AnalyticalThe Honesty in Professional Representations principle and the Responsible Charge Engagement principle, which might appear to operate independently, are shown in this case to be mutually reinforcing and simultaneously violated by a single act: Engineer W's offer to personally sign off on the revised design. That offer is simultaneously an abdication of genuine responsible charge review - because Engineer W is not independently verifying policy compliance but rather ratifying a known policy violation - and a mechanism of deception, because the sign-off functions institutionally as a representation that the design is policy-compliant when Engineer W knows it is not. This case teaches that when a senior engineer's sign-off is offered not as the product of honest review but as a shield for a subordinate executing a policy-circumventing directive, the sign-off itself becomes a deceptive act, and the Responsible Charge Engagement principle and the Honesty principle collapse into a single compound violation rather than two separate ones.
Cross-cutting analytical questions (8)

These questions consider the case as a whole rather than a specific board question above.

Theoretical (4)

From a deontological perspective, does Engineer Intern D's duty to act as a faithful agent of the DOT hold unconditionally, even when compliance with that duty produces a worse outcome for Shadyvale's public welfare - and does the categorical nature of that duty mean that benevolent motive cannot serve as a moral justification for revising the design to artificially impact the old water main?

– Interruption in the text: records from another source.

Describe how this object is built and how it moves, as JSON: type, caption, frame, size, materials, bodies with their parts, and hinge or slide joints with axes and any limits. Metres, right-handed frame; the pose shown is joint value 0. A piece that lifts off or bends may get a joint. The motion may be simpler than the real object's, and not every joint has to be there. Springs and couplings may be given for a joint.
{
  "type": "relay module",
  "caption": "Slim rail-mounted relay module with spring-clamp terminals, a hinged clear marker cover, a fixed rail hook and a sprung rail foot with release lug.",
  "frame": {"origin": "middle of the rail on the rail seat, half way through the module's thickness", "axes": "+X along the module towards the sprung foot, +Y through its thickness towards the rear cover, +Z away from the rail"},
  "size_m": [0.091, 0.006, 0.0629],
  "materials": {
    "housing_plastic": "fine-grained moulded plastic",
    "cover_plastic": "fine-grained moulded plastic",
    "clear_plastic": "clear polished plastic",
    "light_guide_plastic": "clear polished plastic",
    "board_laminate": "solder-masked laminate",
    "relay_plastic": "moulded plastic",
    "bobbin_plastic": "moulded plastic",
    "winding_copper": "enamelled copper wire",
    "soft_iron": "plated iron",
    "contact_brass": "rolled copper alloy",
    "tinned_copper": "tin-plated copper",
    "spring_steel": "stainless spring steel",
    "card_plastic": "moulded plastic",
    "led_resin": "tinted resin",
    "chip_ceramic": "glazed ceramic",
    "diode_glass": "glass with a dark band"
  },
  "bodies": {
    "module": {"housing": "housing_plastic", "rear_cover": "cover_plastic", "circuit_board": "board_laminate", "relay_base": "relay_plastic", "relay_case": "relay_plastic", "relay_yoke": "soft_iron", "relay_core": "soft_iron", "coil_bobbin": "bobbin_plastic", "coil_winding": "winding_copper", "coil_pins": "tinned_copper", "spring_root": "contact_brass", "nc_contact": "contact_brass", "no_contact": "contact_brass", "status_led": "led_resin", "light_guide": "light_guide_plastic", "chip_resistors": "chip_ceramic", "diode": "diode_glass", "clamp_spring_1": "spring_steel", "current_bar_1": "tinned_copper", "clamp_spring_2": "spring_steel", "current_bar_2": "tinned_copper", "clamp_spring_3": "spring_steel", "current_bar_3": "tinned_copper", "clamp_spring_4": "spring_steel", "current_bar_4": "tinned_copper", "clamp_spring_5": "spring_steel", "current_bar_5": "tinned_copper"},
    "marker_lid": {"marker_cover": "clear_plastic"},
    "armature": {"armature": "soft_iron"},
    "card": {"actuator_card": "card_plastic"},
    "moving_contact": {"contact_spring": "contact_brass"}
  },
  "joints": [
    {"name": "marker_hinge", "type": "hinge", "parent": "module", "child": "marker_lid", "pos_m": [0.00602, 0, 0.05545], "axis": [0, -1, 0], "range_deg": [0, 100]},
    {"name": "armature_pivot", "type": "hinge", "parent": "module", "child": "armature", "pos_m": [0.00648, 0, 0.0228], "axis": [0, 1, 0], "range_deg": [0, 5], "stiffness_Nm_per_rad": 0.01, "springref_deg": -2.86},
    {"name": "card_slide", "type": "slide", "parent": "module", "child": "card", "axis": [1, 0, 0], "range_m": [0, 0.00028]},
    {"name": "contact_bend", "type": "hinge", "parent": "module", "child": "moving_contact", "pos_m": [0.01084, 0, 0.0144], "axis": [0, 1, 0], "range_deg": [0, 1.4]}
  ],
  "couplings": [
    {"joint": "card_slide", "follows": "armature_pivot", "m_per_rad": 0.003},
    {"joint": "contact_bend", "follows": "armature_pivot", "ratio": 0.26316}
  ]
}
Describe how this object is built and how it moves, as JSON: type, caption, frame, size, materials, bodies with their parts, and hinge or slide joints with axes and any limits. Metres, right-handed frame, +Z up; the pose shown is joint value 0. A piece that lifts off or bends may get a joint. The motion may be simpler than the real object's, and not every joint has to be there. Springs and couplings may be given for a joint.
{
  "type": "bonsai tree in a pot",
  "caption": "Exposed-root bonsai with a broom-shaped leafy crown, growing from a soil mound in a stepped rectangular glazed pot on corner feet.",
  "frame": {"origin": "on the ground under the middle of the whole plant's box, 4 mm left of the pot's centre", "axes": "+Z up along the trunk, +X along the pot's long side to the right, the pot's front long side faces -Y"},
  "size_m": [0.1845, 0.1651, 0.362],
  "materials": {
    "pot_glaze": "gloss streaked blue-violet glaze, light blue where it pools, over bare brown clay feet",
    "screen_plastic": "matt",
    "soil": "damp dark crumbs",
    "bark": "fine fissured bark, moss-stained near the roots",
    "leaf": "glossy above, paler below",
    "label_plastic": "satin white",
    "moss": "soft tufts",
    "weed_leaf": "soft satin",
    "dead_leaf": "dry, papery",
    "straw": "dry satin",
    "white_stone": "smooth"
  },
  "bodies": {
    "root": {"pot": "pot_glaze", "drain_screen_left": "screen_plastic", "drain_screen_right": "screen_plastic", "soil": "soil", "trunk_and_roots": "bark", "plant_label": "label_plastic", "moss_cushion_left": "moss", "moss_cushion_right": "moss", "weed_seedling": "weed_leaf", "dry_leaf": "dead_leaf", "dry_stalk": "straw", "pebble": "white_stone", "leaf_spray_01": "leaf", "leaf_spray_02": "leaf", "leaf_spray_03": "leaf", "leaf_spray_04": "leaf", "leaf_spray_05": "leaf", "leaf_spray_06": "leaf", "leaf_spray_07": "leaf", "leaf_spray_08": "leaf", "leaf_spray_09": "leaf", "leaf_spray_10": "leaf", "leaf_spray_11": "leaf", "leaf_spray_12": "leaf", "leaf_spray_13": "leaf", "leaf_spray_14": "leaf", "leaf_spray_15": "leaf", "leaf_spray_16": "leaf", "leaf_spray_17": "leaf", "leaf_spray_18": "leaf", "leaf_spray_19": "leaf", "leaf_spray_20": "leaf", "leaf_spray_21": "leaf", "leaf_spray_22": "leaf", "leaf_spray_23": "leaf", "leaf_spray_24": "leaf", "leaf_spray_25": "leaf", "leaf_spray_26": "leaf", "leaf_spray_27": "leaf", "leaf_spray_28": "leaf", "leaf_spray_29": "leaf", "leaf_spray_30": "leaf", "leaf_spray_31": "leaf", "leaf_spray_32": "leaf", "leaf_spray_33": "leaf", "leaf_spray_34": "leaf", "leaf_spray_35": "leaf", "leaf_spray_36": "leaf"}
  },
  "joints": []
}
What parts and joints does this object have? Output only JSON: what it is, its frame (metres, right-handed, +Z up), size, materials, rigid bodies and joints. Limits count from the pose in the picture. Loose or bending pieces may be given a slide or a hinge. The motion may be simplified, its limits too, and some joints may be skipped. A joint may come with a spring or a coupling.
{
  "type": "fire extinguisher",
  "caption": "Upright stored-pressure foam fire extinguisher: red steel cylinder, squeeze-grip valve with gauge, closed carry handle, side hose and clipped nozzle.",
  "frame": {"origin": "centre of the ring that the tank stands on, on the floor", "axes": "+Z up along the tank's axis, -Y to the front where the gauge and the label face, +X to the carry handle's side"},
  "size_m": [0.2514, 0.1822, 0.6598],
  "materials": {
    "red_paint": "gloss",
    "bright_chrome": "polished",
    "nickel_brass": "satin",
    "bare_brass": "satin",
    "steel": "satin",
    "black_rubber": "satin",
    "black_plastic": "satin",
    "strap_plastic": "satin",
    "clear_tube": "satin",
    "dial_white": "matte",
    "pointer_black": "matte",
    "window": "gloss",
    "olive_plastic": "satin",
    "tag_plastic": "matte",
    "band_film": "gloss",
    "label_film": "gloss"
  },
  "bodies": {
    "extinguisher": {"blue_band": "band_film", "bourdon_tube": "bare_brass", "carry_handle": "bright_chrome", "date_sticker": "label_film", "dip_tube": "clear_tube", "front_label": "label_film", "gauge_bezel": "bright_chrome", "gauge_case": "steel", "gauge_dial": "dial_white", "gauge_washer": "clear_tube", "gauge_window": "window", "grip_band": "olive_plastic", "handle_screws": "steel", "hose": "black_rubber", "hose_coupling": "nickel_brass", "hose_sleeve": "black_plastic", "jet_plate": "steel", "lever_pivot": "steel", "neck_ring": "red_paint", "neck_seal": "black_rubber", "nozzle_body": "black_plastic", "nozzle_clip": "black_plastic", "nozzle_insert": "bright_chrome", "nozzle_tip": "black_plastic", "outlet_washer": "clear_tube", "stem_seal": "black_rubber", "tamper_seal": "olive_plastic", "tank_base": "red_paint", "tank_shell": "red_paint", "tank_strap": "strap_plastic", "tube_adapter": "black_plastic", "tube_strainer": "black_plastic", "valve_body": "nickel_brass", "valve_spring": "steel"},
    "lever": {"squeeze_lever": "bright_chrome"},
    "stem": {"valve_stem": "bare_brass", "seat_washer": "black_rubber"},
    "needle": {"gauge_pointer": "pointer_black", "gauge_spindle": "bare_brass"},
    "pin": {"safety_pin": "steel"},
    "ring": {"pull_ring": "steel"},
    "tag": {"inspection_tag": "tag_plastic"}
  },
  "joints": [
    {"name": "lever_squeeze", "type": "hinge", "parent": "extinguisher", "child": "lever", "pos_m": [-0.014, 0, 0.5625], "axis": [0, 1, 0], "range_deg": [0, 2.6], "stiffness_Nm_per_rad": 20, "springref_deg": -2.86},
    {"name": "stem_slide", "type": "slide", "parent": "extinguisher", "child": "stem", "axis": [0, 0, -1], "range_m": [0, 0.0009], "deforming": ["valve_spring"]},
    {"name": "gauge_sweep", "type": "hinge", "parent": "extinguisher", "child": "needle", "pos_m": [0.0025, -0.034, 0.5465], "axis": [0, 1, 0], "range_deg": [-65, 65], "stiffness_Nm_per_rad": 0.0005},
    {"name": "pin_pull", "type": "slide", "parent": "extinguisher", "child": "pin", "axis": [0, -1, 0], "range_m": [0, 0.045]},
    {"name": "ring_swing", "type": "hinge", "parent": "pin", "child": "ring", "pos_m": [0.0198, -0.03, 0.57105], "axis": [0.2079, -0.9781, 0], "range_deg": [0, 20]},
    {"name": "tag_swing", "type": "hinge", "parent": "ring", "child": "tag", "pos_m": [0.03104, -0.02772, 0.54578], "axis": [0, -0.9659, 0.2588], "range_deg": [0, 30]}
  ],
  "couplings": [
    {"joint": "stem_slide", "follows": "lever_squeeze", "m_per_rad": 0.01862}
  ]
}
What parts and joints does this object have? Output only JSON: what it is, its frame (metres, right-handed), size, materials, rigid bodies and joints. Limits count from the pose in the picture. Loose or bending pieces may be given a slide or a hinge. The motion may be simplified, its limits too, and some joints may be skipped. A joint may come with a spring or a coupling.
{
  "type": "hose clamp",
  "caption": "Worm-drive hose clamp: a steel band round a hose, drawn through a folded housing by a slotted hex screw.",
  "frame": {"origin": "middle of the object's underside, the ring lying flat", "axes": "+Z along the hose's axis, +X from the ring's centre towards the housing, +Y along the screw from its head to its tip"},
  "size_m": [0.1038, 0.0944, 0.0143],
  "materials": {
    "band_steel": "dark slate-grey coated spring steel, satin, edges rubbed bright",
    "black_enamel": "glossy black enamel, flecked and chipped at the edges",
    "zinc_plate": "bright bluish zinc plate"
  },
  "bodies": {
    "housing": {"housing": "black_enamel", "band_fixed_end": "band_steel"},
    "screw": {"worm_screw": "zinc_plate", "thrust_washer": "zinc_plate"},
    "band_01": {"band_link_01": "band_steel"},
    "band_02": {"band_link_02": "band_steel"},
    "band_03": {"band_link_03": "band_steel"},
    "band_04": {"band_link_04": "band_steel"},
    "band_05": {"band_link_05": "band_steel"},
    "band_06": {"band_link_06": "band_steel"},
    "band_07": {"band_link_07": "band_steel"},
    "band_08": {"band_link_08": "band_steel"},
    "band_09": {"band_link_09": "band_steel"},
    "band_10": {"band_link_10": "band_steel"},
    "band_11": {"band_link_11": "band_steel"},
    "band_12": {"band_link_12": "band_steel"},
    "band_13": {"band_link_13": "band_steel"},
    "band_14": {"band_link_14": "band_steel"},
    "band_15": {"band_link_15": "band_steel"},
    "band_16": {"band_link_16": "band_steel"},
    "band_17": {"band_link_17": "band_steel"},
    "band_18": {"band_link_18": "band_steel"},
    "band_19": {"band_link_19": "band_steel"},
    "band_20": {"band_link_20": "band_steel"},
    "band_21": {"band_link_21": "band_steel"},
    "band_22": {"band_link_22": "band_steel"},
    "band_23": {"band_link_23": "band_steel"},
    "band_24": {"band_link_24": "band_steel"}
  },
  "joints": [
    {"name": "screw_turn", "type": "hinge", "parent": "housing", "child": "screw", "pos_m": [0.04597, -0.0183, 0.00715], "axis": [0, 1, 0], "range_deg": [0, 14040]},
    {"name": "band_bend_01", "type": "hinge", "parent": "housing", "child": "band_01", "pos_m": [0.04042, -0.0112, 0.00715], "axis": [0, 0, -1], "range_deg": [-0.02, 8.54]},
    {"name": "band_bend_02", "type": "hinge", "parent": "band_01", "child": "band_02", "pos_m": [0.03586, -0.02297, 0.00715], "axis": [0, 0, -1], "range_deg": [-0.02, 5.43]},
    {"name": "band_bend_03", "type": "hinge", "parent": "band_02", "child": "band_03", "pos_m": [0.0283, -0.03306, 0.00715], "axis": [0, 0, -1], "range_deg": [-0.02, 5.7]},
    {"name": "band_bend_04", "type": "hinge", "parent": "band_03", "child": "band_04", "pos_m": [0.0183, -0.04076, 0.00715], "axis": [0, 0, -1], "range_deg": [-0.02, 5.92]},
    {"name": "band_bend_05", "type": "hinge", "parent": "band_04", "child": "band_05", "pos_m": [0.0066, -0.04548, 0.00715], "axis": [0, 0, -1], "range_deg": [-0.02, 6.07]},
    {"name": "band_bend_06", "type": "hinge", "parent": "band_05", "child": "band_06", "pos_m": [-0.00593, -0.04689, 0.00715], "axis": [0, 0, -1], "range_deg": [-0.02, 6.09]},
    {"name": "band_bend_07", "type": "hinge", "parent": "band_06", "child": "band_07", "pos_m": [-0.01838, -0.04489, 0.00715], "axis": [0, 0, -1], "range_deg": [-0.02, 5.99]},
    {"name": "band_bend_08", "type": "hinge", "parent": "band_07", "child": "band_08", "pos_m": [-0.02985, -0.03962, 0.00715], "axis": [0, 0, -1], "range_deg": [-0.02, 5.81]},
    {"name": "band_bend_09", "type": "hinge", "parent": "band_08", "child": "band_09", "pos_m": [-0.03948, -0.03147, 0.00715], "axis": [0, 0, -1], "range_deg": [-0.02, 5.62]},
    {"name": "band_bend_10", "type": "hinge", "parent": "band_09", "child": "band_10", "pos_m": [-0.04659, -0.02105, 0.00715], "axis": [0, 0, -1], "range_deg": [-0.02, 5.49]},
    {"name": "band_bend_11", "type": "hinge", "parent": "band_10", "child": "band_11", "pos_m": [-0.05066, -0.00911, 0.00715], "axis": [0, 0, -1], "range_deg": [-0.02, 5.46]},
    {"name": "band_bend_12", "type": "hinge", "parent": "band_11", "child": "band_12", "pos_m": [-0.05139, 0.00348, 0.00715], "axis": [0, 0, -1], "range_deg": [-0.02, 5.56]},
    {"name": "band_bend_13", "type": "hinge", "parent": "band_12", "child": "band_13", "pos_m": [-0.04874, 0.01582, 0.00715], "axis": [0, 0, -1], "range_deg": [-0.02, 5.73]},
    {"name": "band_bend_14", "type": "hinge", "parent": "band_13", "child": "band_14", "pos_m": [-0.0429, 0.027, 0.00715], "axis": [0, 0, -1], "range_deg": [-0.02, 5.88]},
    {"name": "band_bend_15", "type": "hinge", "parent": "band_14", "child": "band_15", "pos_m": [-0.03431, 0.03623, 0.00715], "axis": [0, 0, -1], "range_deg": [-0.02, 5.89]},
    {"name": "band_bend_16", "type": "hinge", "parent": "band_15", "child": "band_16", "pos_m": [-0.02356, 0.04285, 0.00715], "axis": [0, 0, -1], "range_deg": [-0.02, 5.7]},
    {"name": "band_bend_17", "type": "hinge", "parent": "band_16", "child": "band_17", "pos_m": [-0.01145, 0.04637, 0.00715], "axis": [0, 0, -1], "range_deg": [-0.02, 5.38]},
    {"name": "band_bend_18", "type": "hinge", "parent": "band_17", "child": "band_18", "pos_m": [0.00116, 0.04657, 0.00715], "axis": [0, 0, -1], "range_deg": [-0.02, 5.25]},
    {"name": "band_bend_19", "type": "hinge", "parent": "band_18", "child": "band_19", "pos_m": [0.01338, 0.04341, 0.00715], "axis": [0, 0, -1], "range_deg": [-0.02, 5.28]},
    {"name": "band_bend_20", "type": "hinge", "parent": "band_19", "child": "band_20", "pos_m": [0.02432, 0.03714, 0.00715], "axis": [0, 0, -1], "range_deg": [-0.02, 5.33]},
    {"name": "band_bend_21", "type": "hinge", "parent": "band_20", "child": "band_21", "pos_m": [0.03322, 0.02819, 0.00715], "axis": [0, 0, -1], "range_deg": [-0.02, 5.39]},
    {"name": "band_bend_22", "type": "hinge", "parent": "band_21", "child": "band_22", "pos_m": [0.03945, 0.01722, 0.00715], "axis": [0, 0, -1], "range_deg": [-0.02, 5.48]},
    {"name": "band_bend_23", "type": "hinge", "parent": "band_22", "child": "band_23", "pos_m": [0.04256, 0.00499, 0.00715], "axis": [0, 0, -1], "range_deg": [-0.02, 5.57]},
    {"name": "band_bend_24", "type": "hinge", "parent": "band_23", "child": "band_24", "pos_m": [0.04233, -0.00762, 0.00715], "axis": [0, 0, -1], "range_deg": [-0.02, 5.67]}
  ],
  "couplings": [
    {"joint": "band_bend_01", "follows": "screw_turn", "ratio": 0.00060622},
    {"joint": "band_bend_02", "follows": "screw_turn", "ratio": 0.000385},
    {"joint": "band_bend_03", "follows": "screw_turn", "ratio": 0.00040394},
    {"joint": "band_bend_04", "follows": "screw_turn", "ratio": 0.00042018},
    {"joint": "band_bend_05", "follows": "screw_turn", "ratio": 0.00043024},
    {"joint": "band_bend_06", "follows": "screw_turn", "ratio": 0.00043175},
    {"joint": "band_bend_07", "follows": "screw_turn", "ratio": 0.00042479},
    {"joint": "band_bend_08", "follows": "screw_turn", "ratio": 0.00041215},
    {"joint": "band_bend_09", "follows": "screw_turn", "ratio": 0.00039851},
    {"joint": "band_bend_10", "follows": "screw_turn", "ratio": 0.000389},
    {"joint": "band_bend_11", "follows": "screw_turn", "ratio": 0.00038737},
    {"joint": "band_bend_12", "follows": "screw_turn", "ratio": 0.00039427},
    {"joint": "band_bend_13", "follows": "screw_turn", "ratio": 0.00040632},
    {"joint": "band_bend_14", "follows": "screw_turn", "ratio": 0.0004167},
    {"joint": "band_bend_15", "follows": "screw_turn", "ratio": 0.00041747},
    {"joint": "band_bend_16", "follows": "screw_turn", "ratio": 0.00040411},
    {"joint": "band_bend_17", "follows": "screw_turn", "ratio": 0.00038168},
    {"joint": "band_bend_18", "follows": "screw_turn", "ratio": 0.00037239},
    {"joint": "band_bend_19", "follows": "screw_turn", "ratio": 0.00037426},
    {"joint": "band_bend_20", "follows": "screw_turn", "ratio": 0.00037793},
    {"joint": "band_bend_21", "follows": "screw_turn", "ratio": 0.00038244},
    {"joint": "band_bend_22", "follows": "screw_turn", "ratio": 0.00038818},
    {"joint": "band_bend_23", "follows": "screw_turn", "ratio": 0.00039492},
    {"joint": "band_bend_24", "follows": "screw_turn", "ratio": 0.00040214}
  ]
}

AnalyticalIn response to Q301: From a deontological perspective, Engineer Intern D's duty to act as a faithful agent of the DOT holds unconditionally in this case, and benevolent motive cannot serve as a moral justification for revising the design to artificially impact the old water main. The Kantian framework is particularly illuminating here: the maxim 'an engineer may artificially manufacture a utility conflict in a public highway design in order to shift costs to the highway project budget when the municipality cannot afford the true cost of the improvement' cannot be universalized without destroying the integrity of public infrastructure cost-allocation systems entirely. If every engineer were permitted to manipulate designs to achieve sympathetic cost outcomes for financially constrained municipalities, the DOT betterment policy - and analogous policies across all public agencies - would become unenforceable, public funds would be systematically diverted from their authorized purposes, and the institutional trust that makes public engineering possible would be undermined. The categorical nature of the faithful agent duty means that Engineer Intern D's awareness of Shadyvale's genuine financial hardship, while morally relevant as context, cannot function as a justification for the design revision. The NSPE Code's provision I.4 does not contain a hardship exception, and the Board's conclusion that compliance with the directive would be unethical is fully consistent with the deontological analysis: the duty holds regardless of the sympathetic outcome it forecloses.

From a consequentialist perspective, does the aggregate benefit to Shadyvale residents of a $700,000 cost reduction in water main replacement - representing genuine public welfare improvement - outweigh the harms of covert DOT fund diversion, policy circumvention, and the corrupting precedent set for Engineer Intern D's professional formation, such that the revised design could be justified on net-outcome grounds?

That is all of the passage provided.